■ DO THIS: Set the following entries down again exactly, line by line.

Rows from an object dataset
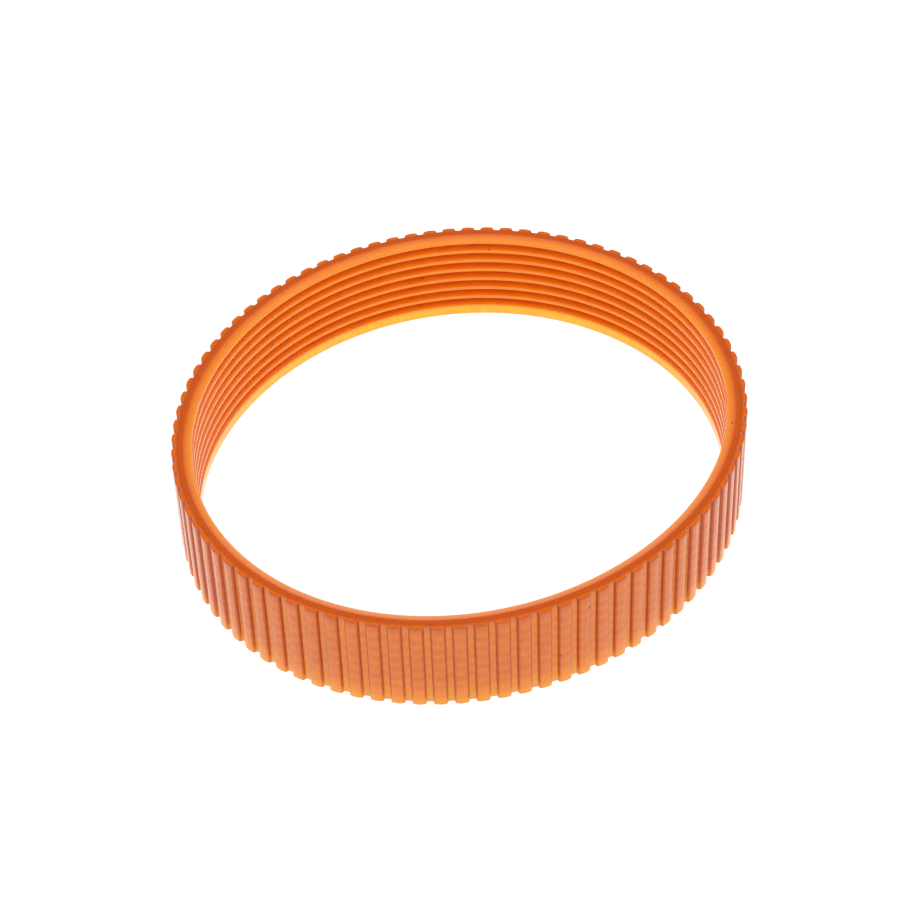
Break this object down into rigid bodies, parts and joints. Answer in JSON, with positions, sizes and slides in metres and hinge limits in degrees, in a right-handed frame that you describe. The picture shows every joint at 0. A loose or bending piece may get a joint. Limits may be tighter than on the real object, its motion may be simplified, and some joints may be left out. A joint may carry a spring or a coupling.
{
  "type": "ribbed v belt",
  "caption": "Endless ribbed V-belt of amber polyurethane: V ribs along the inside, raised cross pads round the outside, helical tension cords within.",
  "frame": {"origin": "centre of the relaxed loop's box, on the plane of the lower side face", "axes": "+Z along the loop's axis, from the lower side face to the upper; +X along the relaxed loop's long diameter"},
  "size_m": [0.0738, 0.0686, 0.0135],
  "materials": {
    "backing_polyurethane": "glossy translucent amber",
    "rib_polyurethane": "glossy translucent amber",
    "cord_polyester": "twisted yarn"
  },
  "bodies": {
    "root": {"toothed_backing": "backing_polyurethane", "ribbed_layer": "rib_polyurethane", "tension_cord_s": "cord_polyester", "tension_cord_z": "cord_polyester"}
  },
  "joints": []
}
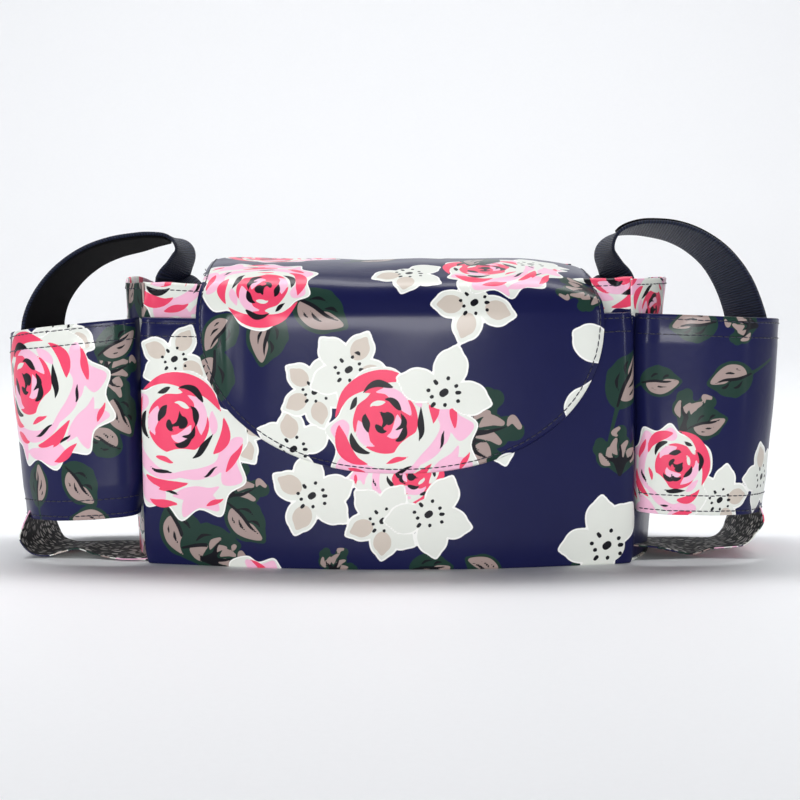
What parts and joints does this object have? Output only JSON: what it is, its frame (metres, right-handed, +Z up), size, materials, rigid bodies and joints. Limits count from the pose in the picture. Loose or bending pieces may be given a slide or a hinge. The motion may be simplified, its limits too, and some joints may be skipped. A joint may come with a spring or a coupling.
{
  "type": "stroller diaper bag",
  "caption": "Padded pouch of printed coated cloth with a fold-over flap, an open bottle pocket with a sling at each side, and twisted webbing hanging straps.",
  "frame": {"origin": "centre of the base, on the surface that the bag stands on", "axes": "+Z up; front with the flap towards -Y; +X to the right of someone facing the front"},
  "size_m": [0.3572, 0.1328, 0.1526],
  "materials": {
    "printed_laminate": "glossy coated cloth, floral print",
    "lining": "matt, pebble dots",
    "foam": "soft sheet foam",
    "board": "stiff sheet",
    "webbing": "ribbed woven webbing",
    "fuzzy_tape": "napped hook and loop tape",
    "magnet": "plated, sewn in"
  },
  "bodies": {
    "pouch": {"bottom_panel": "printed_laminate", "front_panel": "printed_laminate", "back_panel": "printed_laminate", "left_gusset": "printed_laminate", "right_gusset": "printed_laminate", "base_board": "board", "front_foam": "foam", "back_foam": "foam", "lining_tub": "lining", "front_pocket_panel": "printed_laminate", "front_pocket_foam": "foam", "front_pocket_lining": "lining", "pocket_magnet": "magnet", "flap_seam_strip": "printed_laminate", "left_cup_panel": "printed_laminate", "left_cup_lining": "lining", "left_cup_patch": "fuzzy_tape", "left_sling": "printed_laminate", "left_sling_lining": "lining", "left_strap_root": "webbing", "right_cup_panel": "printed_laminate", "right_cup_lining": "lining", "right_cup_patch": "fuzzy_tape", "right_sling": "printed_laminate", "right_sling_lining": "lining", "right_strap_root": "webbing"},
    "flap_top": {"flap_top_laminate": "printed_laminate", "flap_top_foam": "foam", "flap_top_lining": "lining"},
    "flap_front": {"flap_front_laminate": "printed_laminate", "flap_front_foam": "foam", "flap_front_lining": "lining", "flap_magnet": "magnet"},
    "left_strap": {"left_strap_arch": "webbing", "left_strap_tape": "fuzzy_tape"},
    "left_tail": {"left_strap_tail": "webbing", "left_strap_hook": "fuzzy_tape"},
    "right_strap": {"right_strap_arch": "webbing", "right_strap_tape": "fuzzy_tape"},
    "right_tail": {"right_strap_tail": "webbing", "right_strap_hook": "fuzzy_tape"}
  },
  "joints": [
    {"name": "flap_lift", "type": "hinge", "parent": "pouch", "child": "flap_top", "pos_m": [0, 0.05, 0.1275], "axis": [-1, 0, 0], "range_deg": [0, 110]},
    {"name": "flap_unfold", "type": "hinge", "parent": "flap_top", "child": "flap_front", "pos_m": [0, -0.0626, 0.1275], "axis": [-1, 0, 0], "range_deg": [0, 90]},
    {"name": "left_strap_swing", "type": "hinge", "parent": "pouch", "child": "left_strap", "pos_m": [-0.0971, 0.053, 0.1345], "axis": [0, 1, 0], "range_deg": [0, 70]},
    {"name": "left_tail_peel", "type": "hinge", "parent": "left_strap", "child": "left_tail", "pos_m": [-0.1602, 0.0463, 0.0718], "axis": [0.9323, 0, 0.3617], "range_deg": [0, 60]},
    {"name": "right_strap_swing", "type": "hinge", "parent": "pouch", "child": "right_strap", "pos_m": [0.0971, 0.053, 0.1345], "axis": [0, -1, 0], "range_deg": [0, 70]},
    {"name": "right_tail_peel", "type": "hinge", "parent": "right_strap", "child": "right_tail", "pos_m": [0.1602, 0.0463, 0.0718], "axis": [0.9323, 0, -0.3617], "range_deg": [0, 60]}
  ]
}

■ COMPLETE RESPONSE:
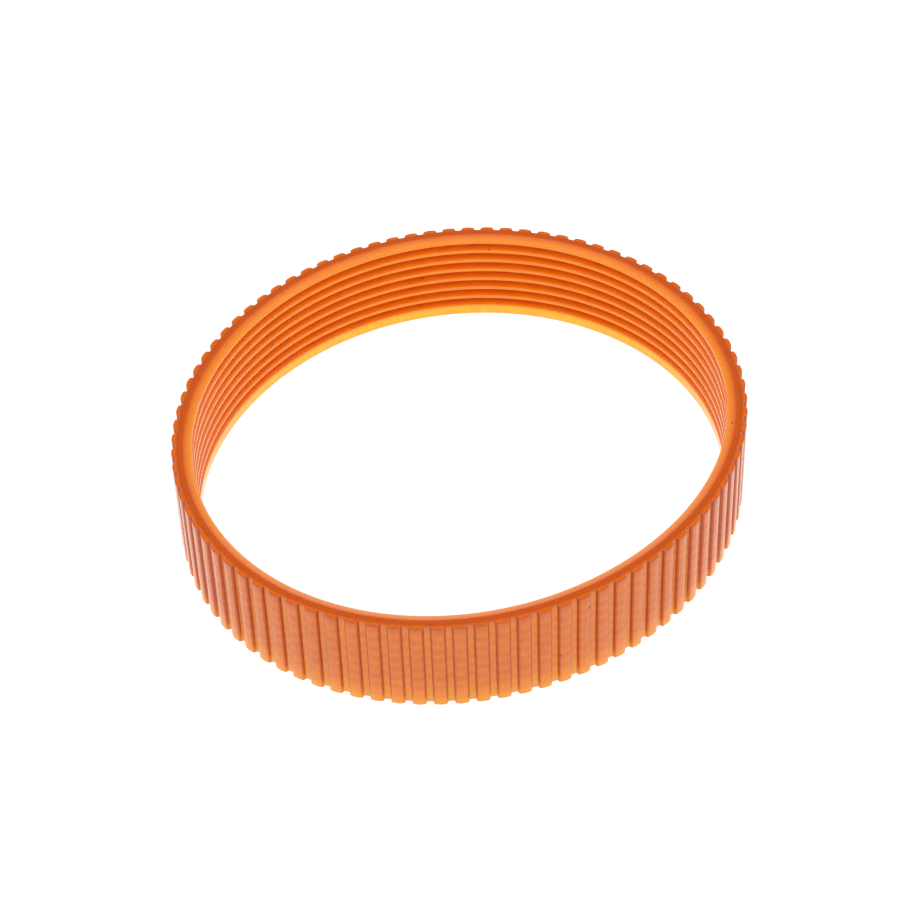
Break this object down into rigid bodies, parts and joints. Answer in JSON, with positions, sizes and slides in metres and hinge limits in degrees, in a right-handed frame that you describe. The picture shows every joint at 0. A loose or bending piece may get a joint. Limits may be tighter than on the real object, its motion may be simplified, and some joints may be left out. A joint may carry a spring or a coupling.
{
  "type": "ribbed v belt",
  "caption": "Endless ribbed V-belt of amber polyurethane: V ribs along the inside, raised cross pads round the outside, helical tension cords within.",
  "frame": {"origin": "centre of the relaxed loop's box, on the plane of the lower side face", "axes": "+Z along the loop's axis, from the lower side face to the upper; +X along the relaxed loop's long diameter"},
  "size_m": [0.0738, 0.0686, 0.0135],
  "materials": {
    "backing_polyurethane": "glossy translucent amber",
    "rib_polyurethane": "glossy translucent amber",
    "cord_polyester": "twisted yarn"
  },
  "bodies": {
    "root": {"toothed_backing": "backing_polyurethane", "ribbed_layer": "rib_polyurethane", "tension_cord_s": "cord_polyester", "tension_cord_z": "cord_polyester"}
  },
  "joints": []
}
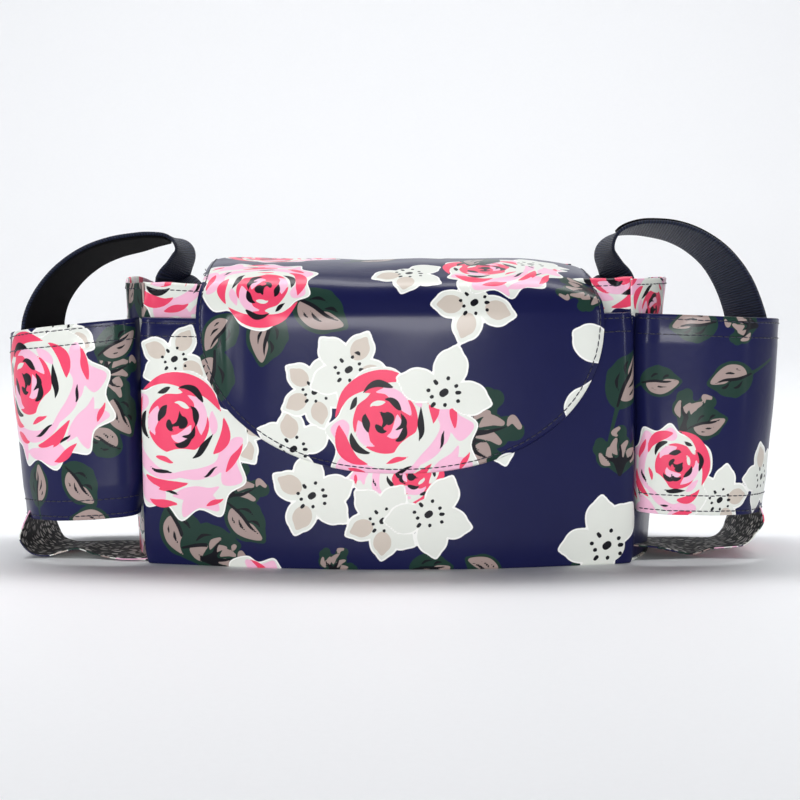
What parts and joints does this object have? Output only JSON: what it is, its frame (metres, right-handed, +Z up), size, materials, rigid bodies and joints. Limits count from the pose in the picture. Loose or bending pieces may be given a slide or a hinge. The motion may be simplified, its limits too, and some joints may be skipped. A joint may come with a spring or a coupling.
{
  "type": "stroller diaper bag",
  "caption": "Padded pouch of printed coated cloth with a fold-over flap, an open bottle pocket with a sling at each side, and twisted webbing hanging straps.",
  "frame": {"origin": "centre of the base, on the surface that the bag stands on", "axes": "+Z up; front with the flap towards -Y; +X to the right of someone facing the front"},
  "size_m": [0.3572, 0.1328, 0.1526],
  "materials": {
    "printed_laminate": "glossy coated cloth, floral print",
    "lining": "matt, pebble dots",
    "foam": "soft sheet foam",
    "board": "stiff sheet",
    "webbing": "ribbed woven webbing",
    "fuzzy_tape": "napped hook and loop tape",
    "magnet": "plated, sewn in"
  },
  "bodies": {
    "pouch": {"bottom_panel": "printed_laminate", "front_panel": "printed_laminate", "back_panel": "printed_laminate", "left_gusset": "printed_laminate", "right_gusset": "printed_laminate", "base_board": "board", "front_foam": "foam", "back_foam": "foam", "lining_tub": "lining", "front_pocket_panel": "printed_laminate", "front_pocket_foam": "foam", "front_pocket_lining": "lining", "pocket_magnet": "magnet", "flap_seam_strip": "printed_laminate", "left_cup_panel": "printed_laminate", "left_cup_lining": "lining", "left_cup_patch": "fuzzy_tape", "left_sling": "printed_laminate", "left_sling_lining": "lining", "left_strap_root": "webbing", "right_cup_panel": "printed_laminate", "right_cup_lining": "lining", "right_cup_patch": "fuzzy_tape", "right_sling": "printed_laminate", "right_sling_lining": "lining", "right_strap_root": "webbing"},
    "flap_top": {"flap_top_laminate": "printed_laminate", "flap_top_foam": "foam", "flap_top_lining": "lining"},
    "flap_front": {"flap_front_laminate": "printed_laminate", "flap_front_foam": "foam", "flap_front_lining": "lining", "flap_magnet": "magnet"},
    "left_strap": {"left_strap_arch": "webbing", "left_strap_tape": "fuzzy_tape"},
    "left_tail": {"left_strap_tail": "webbing", "left_strap_hook": "fuzzy_tape"},
    "right_strap": {"right_strap_arch": "webbing", "right_strap_tape": "fuzzy_tape"},
    "right_tail": {"right_strap_tail": "webbing", "right_strap_hook": "fuzzy_tape"}
  },
  "joints": [
    {"name": "flap_lift", "type": "hinge", "parent": "pouch", "child": "flap_top", "pos_m": [0, 0.05, 0.1275], "axis": [-1, 0, 0], "range_deg": [0, 110]},
    {"name": "flap_unfold", "type": "hinge", "parent": "flap_top", "child": "flap_front", "pos_m": [0, -0.0626, 0.1275], "axis": [-1, 0, 0], "range_deg": [0, 90]},
    {"name": "left_strap_swing", "type": "hinge", "parent": "pouch", "child": "left_strap", "pos_m": [-0.0971, 0.053, 0.1345], "axis": [0, 1, 0], "range_deg": [0, 70]},
    {"name": "left_tail_peel", "type": "hinge", "parent": "left_strap", "child": "left_tail", "pos_m": [-0.1602, 0.0463, 0.0718], "axis": [0.9323, 0, 0.3617], "range_deg": [0, 60]},
    {"name": "right_strap_swing", "type": "hinge", "parent": "pouch", "child": "right_strap", "pos_m": [0.0971, 0.053, 0.1345], "axis": [0, -1, 0], "range_deg": [0, 70]},
    {"name": "right_tail_peel", "type": "hinge", "parent": "right_strap", "child": "right_tail", "pos_m": [0.1602, 0.0463, 0.0718], "axis": [0.9323, 0, -0.3617], "range_deg": [0, 60]}
  ]
}